>>
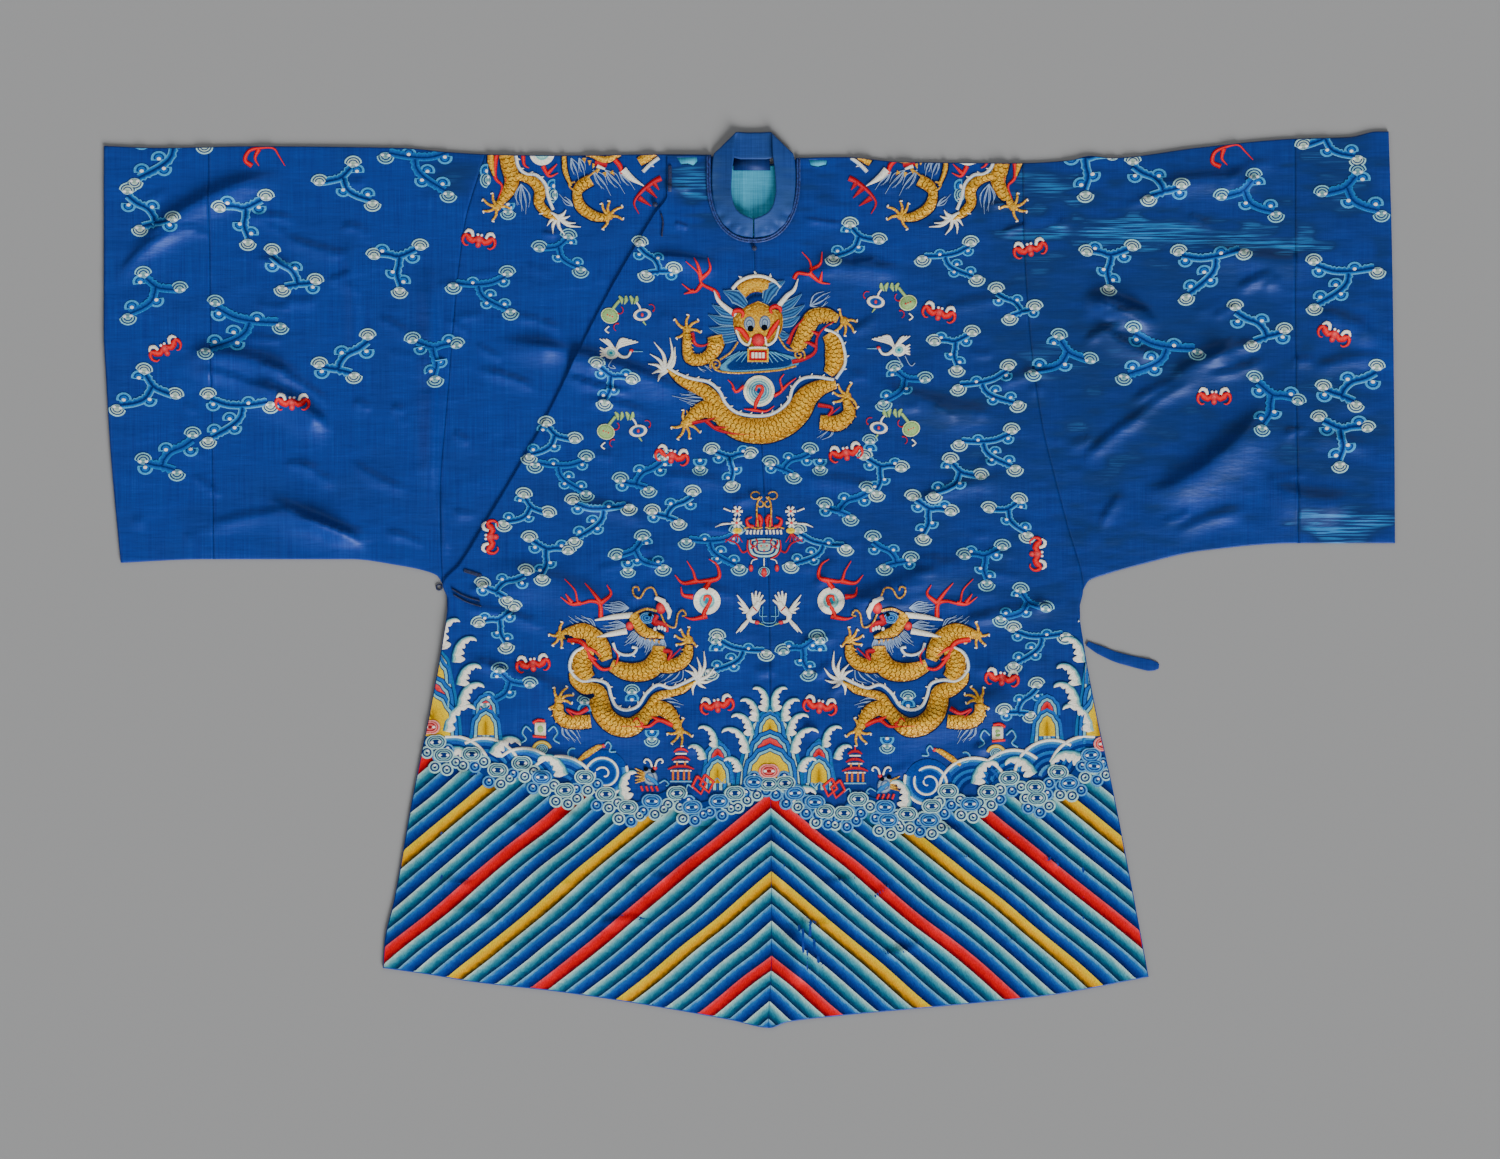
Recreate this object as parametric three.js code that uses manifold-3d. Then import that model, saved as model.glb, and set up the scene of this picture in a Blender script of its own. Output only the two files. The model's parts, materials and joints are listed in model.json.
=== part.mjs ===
// Woman's dragon robe of lined blue silk satin, laid flat with its front up.
// Millimetres, +Z up. +X is the wearer's left, +Y is towards the collar.
// The origin is the middle of the robe's plan, on the surface that it lies on.
import * as THREE from 'three';
import { mergeVertices } from 'three/addons/utils/BufferGeometryUtils.js';
import Module from 'manifold-3d';

// Cloth and gaps
const CLOTH = 1.5;
const LAYER_GAP = 0.5;
const SEAM_GAP = 0.4;
const LINING_CLOTH = 1.2;
const TOUCH = 0.3;
const SEATED = 0.5;
const HALF_SEAM = SEAM_GAP / 2;
const LAYER = CLOTH + LAYER_GAP;
const FOLD_RADIUS = (CLOTH + LAYER_GAP + CLOTH) / 2;

// Neck: a flattened oval whose straight sides run up to the shoulder fold
const NECK = { x: 5, y: 503, halfWidth: 57, frontDepth: 80, squareness: 2.3 };
const BACK_NECK_DEPTH = 10;
const CENTRE_BACK_X = 5;

// Inner front, hidden under the outer front apart from its upper part
const INNER_FRONT = { sideInset: 36, insetRun: 70, edgeX: -76, neckStart: 440, neckEnd: 500, hemRise: 74 };
const OUTER_LIFT = {
  sideRun: 28,
  hemRun: 33,
  innerStart: -38,
  innerEnd: 3,
  armpitFull: -115,
  armpitEnd: -190,
};
const EDGE_FADE = 45;

// Rows and columns of the cloth walls
const BODY_COLUMNS = 13;
const LAP_COLUMNS = 16;
const FRONT_ROWS = { below: 13, above: 10 };
const BACK_ROWS = { below: 6, above: 4 };
const SLEEVE_COLUMNS = 11;
const CUFF_COLUMNS = 4;
const ROW_MARGIN = 0.006;
const FOLD_STEPS = 3;
const NECK_START = 0.87;
const FRONT_NECK_ROWS = [0.9043, 0.908, 0.9135, 0.922, 0.934, 0.953, 0.978, 1];
const BACK_NECK_ROWS = [0.985, 0.9905, 0.9925, 0.996, 1];

// Upper edges, from cuff to neck on the wearer's right and neck to cuff on the left
const SHOULDER_RIGHT = [
  { x: -807, y: 542 },
  { x: -737, y: 539.5 },
  { x: -624, y: 541.5 },
  { x: -437, y: 539.5 },
  { x: -379, y: 534.5 },
  { x: -330, y: 531.5 },
  { x: -237, y: 530 },
  { x: -103, y: 531.5 },
  { x: -50, y: 531 },
];
const SHOULDER_LEFT = [
  { x: 57, y: 527 },
  { x: 119, y: 528 },
  { x: 188, y: 522 },
  { x: 340, y: 520.5 },
  { x: 401, y: 524 },
  { x: 426, y: 529.5 },
  { x: 451, y: 527 },
  { x: 563, y: 540 },
  { x: 682, y: 551 },
  { x: 750, y: 553 },
  { x: 785, y: 560 },
  { x: 799, y: 560 },
];

// Lower edges of the sleeves
const UNDERSLEEVE_RIGHT = [
  { x: -786, y: 20.5 },
  { x: -681, y: 25 },
  { x: -499, y: 25 },
  { x: -437, y: 17 },
  { x: -408, y: 11 },
  { x: -390, y: 4 },
  { x: -384, y: -6 },
];
const UNDERSLEEVE_LEFT = [
  { x: 417, y: -14 },
  { x: 424, y: -2 },
  { x: 444, y: 5.5 },
  { x: 488, y: 18 },
  { x: 563, y: 35 },
  { x: 682, y: 45 },
  { x: 807, y: 45 },
];

// Cuff edges and the seams of cuffs and sleeves, from bottom to top
const CUFF_EDGE_RIGHT = [
  { y: 20, x: -786 },
  { y: 165, x: -799 },
  { y: 250, x: -804 },
  { y: 310, x: -807 },
  { y: 542, x: -807 },
];
const CUFF_EDGE_LEFT = [
  { y: 45, x: 807 },
  { y: 196, x: 806 },
  { y: 419, x: 803 },
  { y: 560, x: 799 },
];
const CUFF_SEAM_RIGHT = [
  { y: 25, x: -670 },
  { y: 540, x: -677 },
];
const CUFF_SEAM_LEFT = [
  { y: 45, x: 686 },
  { y: 391, x: 682 },
  { y: 552, x: 682 },
];
const SLEEVE_SEAM_RIGHT = [
  { y: -6, x: -384 },
  { y: 99, x: -387 },
  { y: 224, x: -378 },
  { y: 435, x: -358 },
  { y: 531, x: -331 },
];
const SLEEVE_SEAM_LEFT = [
  { y: -14, x: 417 },
  { y: 72, x: 396 },
  { y: 129, x: 381 },
  { y: 202, x: 364 },
  { y: 322, x: 349 },
  { y: 448, x: 342 },
  { y: 521, x: 341 },
];

// Side edges of the body, from hem to underarm
const SIDE_RIGHT = [
  { y: -486, x: -458.5 },
  { y: -450, x: -456 },
  { y: -401, x: -444.5 },
  { y: -276, x: -422 },
  { y: -151, x: -397 },
  { y: -76, x: -383.5 },
  { y: -26, x: -377 },
  { y: -6, x: -384 },
];
const SIDE_LEFT = [
  { y: -497, x: 499 },
  { y: -451, x: 490.5 },
  { y: -276, x: 457 },
  { y: -151, x: 430.5 },
  { y: -82, x: 418 },
  { y: -38, x: 412.5 },
  { y: -14, x: 417 },
];
const HEM = [
  { x: -458, y: -486 },
  { x: -399, y: -494.5 },
  { x: -349, y: -503 },
  { x: -237, y: -516 },
  { x: -137, y: -531 },
  { x: -24, y: -551 },
  { x: 26, y: -561 },
  { x: 46, y: -554 },
  { x: 101, y: -547 },
  { x: 251, y: -533 },
  { x: 376, y: -520 },
  { x: 499, y: -497 },
];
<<
Aim: Exactly reproduce the material above.

Finished exercise:
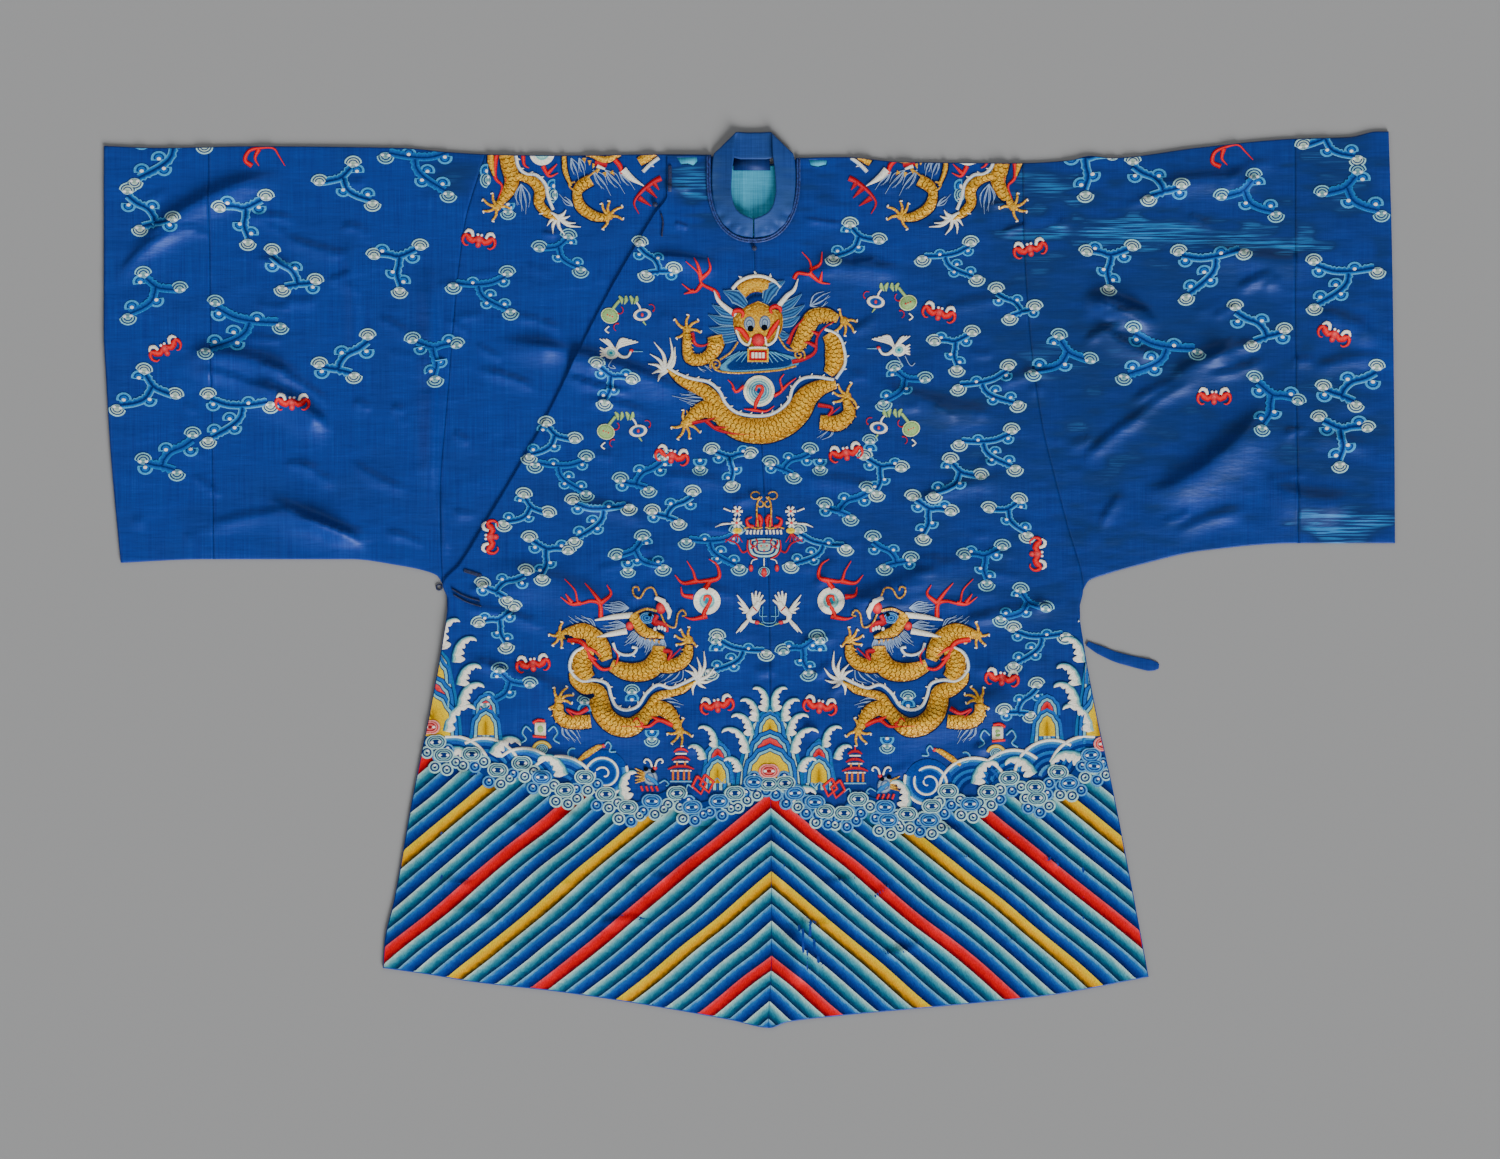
Recreate this object as parametric three.js code that uses manifold-3d. Then import that model, saved as model.glb, and set up the scene of this picture in a Blender script of its own. Output only the two files. The model's parts, materials and joints are listed in model.json.
=== part.mjs ===
// Woman's dragon robe of lined blue silk satin, laid flat with its front up.
// Millimetres, +Z up. +X is the wearer's left, +Y is towards the collar.
// The origin is the middle of the robe's plan, on the surface that it lies on.
import * as THREE from 'three';
import { mergeVertices } from 'three/addons/utils/BufferGeometryUtils.js';
import Module from 'manifold-3d';

// Cloth and gaps
const CLOTH = 1.5;
const LAYER_GAP = 0.5;
const SEAM_GAP = 0.4;
const LINING_CLOTH = 1.2;
const TOUCH = 0.3;
const SEATED = 0.5;
const HALF_SEAM = SEAM_GAP / 2;
const LAYER = CLOTH + LAYER_GAP;
const FOLD_RADIUS = (CLOTH + LAYER_GAP + CLOTH) / 2;

// Neck: a flattened oval whose straight sides run up to the shoulder fold
const NECK = { x: 5, y: 503, halfWidth: 57, frontDepth: 80, squareness: 2.3 };
const BACK_NECK_DEPTH = 10;
const CENTRE_BACK_X = 5;

// Inner front, hidden under the outer front apart from its upper part
const INNER_FRONT = { sideInset: 36, insetRun: 70, edgeX: -76, neckStart: 440, neckEnd: 500, hemRise: 74 };
const OUTER_LIFT = {
  sideRun: 28,
  hemRun: 33,
  innerStart: -38,
  innerEnd: 3,
  armpitFull: -115,
  armpitEnd: -190,
};
const EDGE_FADE = 45;

// Rows and columns of the cloth walls
const BODY_COLUMNS = 13;
const LAP_COLUMNS = 16;
const FRONT_ROWS = { below: 13, above: 10 };
const BACK_ROWS = { below: 6, above: 4 };
const SLEEVE_COLUMNS = 11;
const CUFF_COLUMNS = 4;
const ROW_MARGIN = 0.006;
const FOLD_STEPS = 3;
const NECK_START = 0.87;
const FRONT_NECK_ROWS = [0.9043, 0.908, 0.9135, 0.922, 0.934, 0.953, 0.978, 1];
const BACK_NECK_ROWS = [0.985, 0.9905, 0.9925, 0.996, 1];

// Upper edges, from cuff to neck on the wearer's right and neck to cuff on the left
const SHOULDER_RIGHT = [
  { x: -807, y: 542 },
  { x: -737, y: 539.5 },
  { x: -624, y: 541.5 },
  { x: -437, y: 539.5 },
  { x: -379, y: 534.5 },
  { x: -330, y: 531.5 },
  { x: -237, y: 530 },
  { x: -103, y: 531.5 },
  { x: -50, y: 531 },
];
const SHOULDER_LEFT = [
  { x: 57, y: 527 },
  { x: 119, y: 528 },
  { x: 188, y: 522 },
  { x: 340, y: 520.5 },
  { x: 401, y: 524 },
  { x: 426, y: 529.5 },
  { x: 451, y: 527 },
  { x: 563, y: 540 },
  { x: 682, y: 551 },
  { x: 750, y: 553 },
  { x: 785, y: 560 },
  { x: 799, y: 560 },
];

// Lower edges of the sleeves
const UNDERSLEEVE_RIGHT = [
  { x: -786, y: 20.5 },
  { x: -681, y: 25 },
  { x: -499, y: 25 },
  { x: -437, y: 17 },
  { x: -408, y: 11 },
  { x: -390, y: 4 },
  { x: -384, y: -6 },
];
const UNDERSLEEVE_LEFT = [
  { x: 417, y: -14 },
  { x: 424, y: -2 },
  { x: 444, y: 5.5 },
  { x: 488, y: 18 },
  { x: 563, y: 35 },
  { x: 682, y: 45 },
  { x: 807, y: 45 },
];

// Cuff edges and the seams of cuffs and sleeves, from bottom to top
const CUFF_EDGE_RIGHT = [
  { y: 20, x: -786 },
  { y: 165, x: -799 },
  { y: 250, x: -804 },
  { y: 310, x: -807 },
  { y: 542, x: -807 },
];
const CUFF_EDGE_LEFT = [
  { y: 45, x: 807 },
  { y: 196, x: 806 },
  { y: 419, x: 803 },
  { y: 560, x: 799 },
];
const CUFF_SEAM_RIGHT = [
  { y: 25, x: -670 },
  { y: 540, x: -677 },
];
const CUFF_SEAM_LEFT = [
  { y: 45, x: 686 },
  { y: 391, x: 682 },
  { y: 552, x: 682 },
];
const SLEEVE_SEAM_RIGHT = [
  { y: -6, x: -384 },
  { y: 99, x: -387 },
  { y: 224, x: -378 },
  { y: 435, x: -358 },
  { y: 531, x: -331 },
];
const SLEEVE_SEAM_LEFT = [
  { y: -14, x: 417 },
  { y: 72, x: 396 },
  { y: 129, x: 381 },
  { y: 202, x: 364 },
  { y: 322, x: 349 },
  { y: 448, x: 342 },
  { y: 521, x: 341 },
];

// Side edges of the body, from hem to underarm
const SIDE_RIGHT = [
  { y: -486, x: -458.5 },
  { y: -450, x: -456 },
  { y: -401, x: -444.5 },
  { y: -276, x: -422 },
  { y: -151, x: -397 },
  { y: -76, x: -383.5 },
  { y: -26, x: -377 },
  { y: -6, x: -384 },
];
const SIDE_LEFT = [
  { y: -497, x: 499 },
  { y: -451, x: 490.5 },
  { y: -276, x: 457 },
  { y: -151, x: 430.5 },
  { y: -82, x: 418 },
  { y: -38, x: 412.5 },
  { y: -14, x: 417 },
];
const HEM = [
  { x: -458, y: -486 },
  { x: -399, y: -494.5 },
  { x: -349, y: -503 },
  { x: -237, y: -516 },
  { x: -137, y: -531 },
  { x: -24, y: -551 },
  { x: 26, y: -561 },
  { x: 46, y: -554 },
  { x: 101, y: -547 },
  { x: 251, y: -533 },
  { x: 376, y: -520 },
  { x: 499, y: -497 },
];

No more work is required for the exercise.